THE REQUEST: Output the lines below exactly, please, from the first line until the line with "30, 30), 60)", counting both.

MATERIAL:
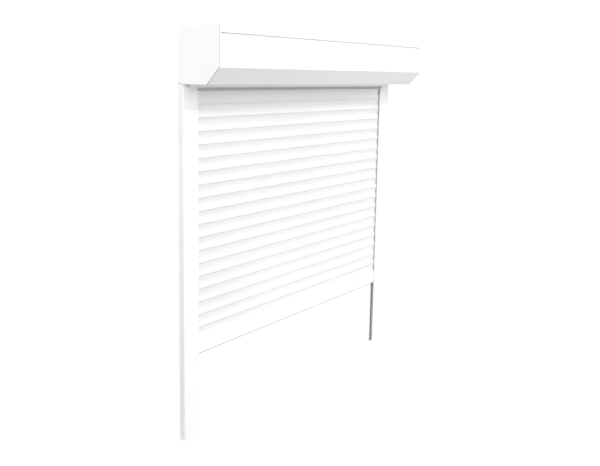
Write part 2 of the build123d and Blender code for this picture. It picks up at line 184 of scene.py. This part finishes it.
WHITE = (0.905, 0.905, 0.9)
M = {}
M["white_powder_coat"] = coat("white_powder_coat", WHITE)
# painted shade: the cover's sawn ends are near-black so the seam at each end cap reads as shadow
M["box_coat"] = paint_seam_shade_on_cut_ends(coat("box_coat", WHITE), 0.5136, (0.16, 0.16, 0.165))
M["white_cap_coat"] = coat("white_cap_coat", (0.93, 0.93, 0.925), (0.4, 0.52), 950, 0.00005, seed=3.0)
# painted shade: the caps' foot is darkened near-black for the contact shadow on the rail top
paint_contact_shade_at_cap_foot(M["white_cap_coat"], 1.0013, 0.0545, (0.2, 0.2, 0.205))
M["white_slat"] = coat("white_slat", (0.83, 0.83, 0.826), (0.32, 0.44), 420, 0.00003, 0.01, seed=5.0)
M["white_plastic"] = plastic("white_plastic", (0.88, 0.88, 0.87), seed=1.0)
M["black_rubber"] = plastic("black_rubber", (0.028, 0.028, 0.03), (0.6, 0.8), 900, 0.00008, 0.2, seed=2.0)
M["grey_rubber"] = plastic("grey_rubber", (0.47, 0.47, 0.475), (0.6, 0.8), 700, 0.00008, 0.12, seed=8.0)
M["grey_plastic"] = plastic("grey_plastic", (0.16, 0.165, 0.17), (0.4, 0.6), seed=4.0, var=0.06)
M["black_plastic"] = plastic("black_plastic", (0.02, 0.02, 0.022), (0.35, 0.55), seed=6.0, var=0.15)
M["limit_screw_plastic"] = plastic("limit_screw_plastic", (0.7, 0.42, 0.03), (0.35, 0.5), seed=7.0, var=0.06)
M["galvanised_steel"] = metal("galvanised_steel", (0.56, 0.58, 0.6), (0.3, 0.5), spangle=True, var=0.12, aniso=0.0)
M["spring_steel"] = metal("spring_steel", (0.18, 0.2, 0.26), (0.25, 0.4))
M["zinc_screw"] = metal("zinc_screw", (0.62, 0.62, 0.58), (0.22, 0.4), (1, 1, 1), 300)
M["bright_steel"] = metal("bright_steel", (0.65, 0.65, 0.66), (0.15, 0.3), (40, 1, 1), 60)
M["motor_tube_steel"] = metal("motor_tube_steel", (0.38, 0.4, 0.42), (0.25, 0.42), (40, 2, 2), 40)
M["brake_iron"] = metal("brake_iron", (0.09, 0.09, 0.095), (0.5, 0.7), (1, 1, 1), 200)
M["stator_copper"] = metal("stator_copper", (0.62, 0.27, 0.12), (0.2, 0.35), (1, 40, 40), 90, 0.25)
M["capacitor_can"] = metal("capacitor_can", (0.7, 0.7, 0.72), (0.3, 0.45), (1, 30, 30), 60)


def brush_mat():
    m, nt, b, tc = new_mat("black_brush")
    f = noise(nt, tc, 900, 2, 0.6, (1, 1, 0.35))
    nt.links.new(ramp(nt, f, (0.03, 0.03, 0.032), (0.13, 0.13, 0.135)), b.inputs["Base Color"])
    b.inputs["Roughness"].default_value = 0.9
    b.inputs["Sheen Weight"].default_value = 0.3
    bump(nt, b, (f, 0.9, 0.0004))
    return m


M["black_brush"] = brush_mat()

slot_of = {s["node"]: s["material_slot"] for s in frame["record"]["subparts"]}
ROUND = {"box_top_profile": 0.4, "inspection_cover": 0.4, "end_cap_left": 0.5, "end_cap_right": 0.5,
         "bottom_bar": 0.3, "motor_bracket": 0.3, "idler_bracket": 0.3, "motor_head": 0.4,
         "guide_rail_left": 0.25, "guide_rail_right": 0.25, "drive_wheel": 0.4, "idler_capsule": 0.5,
         "limit_crown": 0.4, "bar_gasket": 0.4, "cable_grommet": 0.4}
for name, ob in N.items():
    mat = M[slot_of[name]]
    if name in ("inspection_cover", "box_top_profile"):
        mat = M["box_coat"]
    if not ob.data.materials:
        ob.data.materials.append(mat)
    for i in range(len(ob.data.materials)):
        ob.data.materials[i] = mat
    if name in ROUND:
        w = ob.modifiers.new("weld", "WELD")
        w.merge_threshold = 1e-6
        bv = ob.modifiers.new("edge", "BEVEL")
        bv.width = ROUND[name] / 1000
        bv.segments = 2
        bv.limit_method = "ANGLE"
        bv.angle_limit = math.radians(35)
        bv.use_clamp_overlap = True

# ------------------------------------------------------------------ stage and light
def floor():
    me = bpy.data.meshes.new("floor")
    s = 40.0
    me.from_pydata([(-s, -s, 0), (s, -s, 0), (s, s, 0), (-s, s, 0)], [], [(0, 1, 2, 3)])
    o = bpy.data.objects.new("floor", me)
    scene.collection.objects.link(o)
    m, nt, b, tc = new_mat("stage_floor")
    nt.nodes.remove(b)
    # the stage only: plain white to the eye, a mild bounce to the object
    em = nt.nodes.new("ShaderNodeEmission")
    em.inputs["Color"].default_value = (1, 1, 1, 1)
    em.inputs["Strength"].default_value = 1.02
    dim = nt.nodes.new("ShaderNodeBsdfDiffuse")
    # a greyer patch of floor out to the left of the box
    sp = nt.nodes.new("ShaderNodeSeparateXYZ")
    nt.links.new(tc.outputs["Object"], sp.inputs[0])
    shade = nt.nodes.new("ShaderNodeValToRGB")
    el = shade.color_ramp.elements
    el[0].position, el[0].color = 0.0, (0.7, 0.7, 0.7, 1)
    el[1].position, el[1].color = 1.0, (0.8, 0.8, 0.8, 1)
    for at, g in ((0.38, 0.7), (0.5, 0.34), (0.68, 0.34), (0.76, 0.86)):
        e = el.new(at)
        e.color = (g, g, g, 1)
    mr = nt.nodes.new("ShaderNodeMapRange")
    mr.inputs["From Min"].default_value, mr.inputs["From Max"].default_value = -4.0, 1.0
    nt.links.new(sp.outputs[0], mr.inputs["Value"])
    nt.links.new(mr.outputs[0], shade.inputs[0])
    nt.links.new(shade.outputs[0], dim.inputs["Color"])
    path = nt.nodes.new("ShaderNodeLightPath")
    mixs = nt.nodes.new("ShaderNodeMixShader")
    out = [n for n in nt.nodes if n.type == "OUTPUT_MATERIAL"][0]
    nt.links.new(path.outputs["Is Camera Ray"], mixs.inputs[0])
    nt.links.new(dim.outputs[0], mixs.inputs[1])
    nt.links.new(em.outputs[0], mixs.inputs[2])
    # seen from underneath, the floor isn't there
    geo = nt.nodes.new("ShaderNodeNewGeometry")
    clear = nt.nodes.new("ShaderNodeBsdfTransparent")
    under = nt.nodes.new("ShaderNodeMixShader")
    nt.links.new(geo.outputs["Backfacing"], under.inputs[0])
    nt.links.new(mixs.outputs[0], under.inputs[1])
    nt.links.new(clear.outputs[0], under.inputs[2])
    nt.links.new(under.outputs[0], out.inputs[0])
    me.materials.append(m)


floor()
world = bpy.data.worlds.new("studio")
scene.world = world
world.use_nodes = True
wn = world.node_tree
wn.nodes.clear()
wo = wn.nodes.new("ShaderNodeOutputWorld")
bg = wn.nodes.new("ShaderNodeBackground")
bg.inputs[0].default_value = (1, 1, 1, 1)
# a studio that is brighter round the sides than overhead
wtc = wn.nodes.new("ShaderNodeTexCoord")
wsp = wn.nodes.new("ShaderNodeSeparateXYZ")
wn.links.new(wtc.outputs["Generated"], wsp.inputs[0])
wr = wn.nodes.new("ShaderNodeValToRGB")
we = wr.color_ramp.elements
we[0].position, we[0].color = 0.0, (0.86, 0.86, 0.86, 1)
we[1].position, we[1].color = 1.0, (0.1, 0.1, 0.1, 1)
for at, g in ((0.35, 0.65), (0.6, 0.22)):
    e = we.new(at)
    e.color = (g, g, g, 1)
wn.links.new(wsp.outputs[2], wr.inputs[0])
wn.links.new(wr.outputs[0], bg.inputs[0])
bg.inputs[1].default_value = 1.93
bgc = wn.nodes.new("ShaderNodeBackground")
bgc.inputs[0].default_value = (1, 1, 1, 1)
bgc.inputs[1].default_value = 1.02
lp = wn.nodes.new("ShaderNodeLightPath")
mx = wn.nodes.new("ShaderNodeMixShader")
wn.links.new(lp.outputs["Is Camera Ray"], mx.inputs[0])
wn.links.new(bg.outputs[0], mx.inputs[1])
wn.links.new(bgc.outputs[0], mx.inputs[2])
wn.links.new(mx.outputs[0], wo.inputs[0])


def sun(name, way, energy, angle):
    """way: the direction the light travels."""
    l = bpy.data.lights.new(name, "SUN")
    l.energy = energy
    l.angle = math.radians(angle)
    o = bpy.data.objects.new(name, l)
    scene.collection.objects.link(o)
    o.rotation_mode = "QUATERNION"
    o.rotation_quaternion = Vector(way).to_track_quat("-Z", "Y")


sun("key", (0.04, 0.77, -0.63), 0.5, 3.5)
sun("soft", (0.3, 0.72, -0.62), 1.05, 52)


def area(name, loc, target, size, energy):
    l = bpy.data.lights.new(name, "AREA")
    l.shape = "RECTANGLE"
    l.size, l.size_y = size
    l.energy = energy
    o = bpy.data.objects.new(name, l)
    scene.collection.objects.link(o)
    o.location = loc
    o.rotation_mode = "QUATERNION"
    o.rotation_quaternion = (Vector(target) - Vector(loc)).to_track_quat("-Z", "Y")
    return o


area("fill_left", (-2.6, 0.2, 2.3), (-0.4, 0, 1.1), (1.4, 1.4), 11.5)

# ------------------------------------------------------------------ camera
cam_d = bpy.data.cameras.new("camera")
cam = bpy.data.objects.new("camera", cam_d)
scene.collection.objects.link(cam)
yaw, pitch, roll, f_px, cx, cy = 0.8771, 0.1309, 0.0135, 690.52, 280.33, 166.43
fwd = Vector((math.sin(yaw) * math.cos(pitch), math.cos(yaw) * math.cos(pitch), -math.sin(pitch)))
right = fwd.cross(Vector((0, 0, 1))).normalized()
up = right.cross(fwd)
r2 = math.cos(roll) * right + math.sin(roll) * up
u2 = -math.sin(roll) * right + math.cos(roll) * up
cam.matrix_world = Matrix.Translation((-1.75766, -1.31241, 1.02592)) @ Matrix((r2, u2, -fwd)).transposed().to_4x4()
cam_d.sensor_width = 36.0
cam_d.lens = f_px / 600 * 36
cam_d.shift_x = (300 - cx) / 600
cam_d.shift_y = (cy - 233) / 600
cam_d.clip_start, cam_d.clip_end = 0.02, 200
scene.camera = cam
scene.view_settings.view_transform = "Standard"
scene.view_settings.look = "None"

SOLUTION FOR THIS EXERCISE:
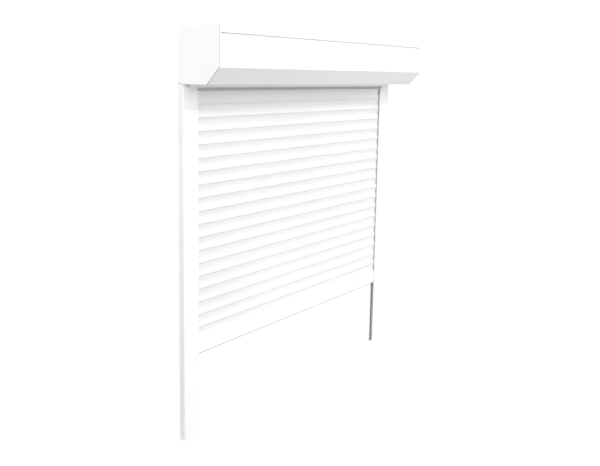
Write part 2 of the build123d and Blender code for this picture. It picks up at line 184 of scene.py. This part finishes it.
WHITE = (0.905, 0.905, 0.9)
M = {}
M["white_powder_coat"] = coat("white_powder_coat", WHITE)
# painted shade: the cover's sawn ends are near-black so the seam at each end cap reads as shadow
M["box_coat"] = paint_seam_shade_on_cut_ends(coat("box_coat", WHITE), 0.5136, (0.16, 0.16, 0.165))
M["white_cap_coat"] = coat("white_cap_coat", (0.93, 0.93, 0.925), (0.4, 0.52), 950, 0.00005, seed=3.0)
# painted shade: the caps' foot is darkened near-black for the contact shadow on the rail top
paint_contact_shade_at_cap_foot(M["white_cap_coat"], 1.0013, 0.0545, (0.2, 0.2, 0.205))
M["white_slat"] = coat("white_slat", (0.83, 0.83, 0.826), (0.32, 0.44), 420, 0.00003, 0.01, seed=5.0)
M["white_plastic"] = plastic("white_plastic", (0.88, 0.88, 0.87), seed=1.0)
M["black_rubber"] = plastic("black_rubber", (0.028, 0.028, 0.03), (0.6, 0.8), 900, 0.00008, 0.2, seed=2.0)
M["grey_rubber"] = plastic("grey_rubber", (0.47, 0.47, 0.475), (0.6, 0.8), 700, 0.00008, 0.12, seed=8.0)
M["grey_plastic"] = plastic("grey_plastic", (0.16, 0.165, 0.17), (0.4, 0.6), seed=4.0, var=0.06)
M["black_plastic"] = plastic("black_plastic", (0.02, 0.02, 0.022), (0.35, 0.55), seed=6.0, var=0.15)
M["limit_screw_plastic"] = plastic("limit_screw_plastic", (0.7, 0.42, 0.03), (0.35, 0.5), seed=7.0, var=0.06)
M["galvanised_steel"] = metal("galvanised_steel", (0.56, 0.58, 0.6), (0.3, 0.5), spangle=True, var=0.12, aniso=0.0)
M["spring_steel"] = metal("spring_steel", (0.18, 0.2, 0.26), (0.25, 0.4))
M["zinc_screw"] = metal("zinc_screw", (0.62, 0.62, 0.58), (0.22, 0.4), (1, 1, 1), 300)
M["bright_steel"] = metal("bright_steel", (0.65, 0.65, 0.66), (0.15, 0.3), (40, 1, 1), 60)
M["motor_tube_steel"] = metal("motor_tube_steel", (0.38, 0.4, 0.42), (0.25, 0.42), (40, 2, 2), 40)
M["brake_iron"] = metal("brake_iron", (0.09, 0.09, 0.095), (0.5, 0.7), (1, 1, 1), 200)
M["stator_copper"] = metal("stator_copper", (0.62, 0.27, 0.12), (0.2, 0.35), (1, 40, 40), 90, 0.25)
M["capacitor_can"] = metal("capacitor_can", (0.7, 0.7, 0.72), (0.3, 0.45), (1, 30, 30), 60)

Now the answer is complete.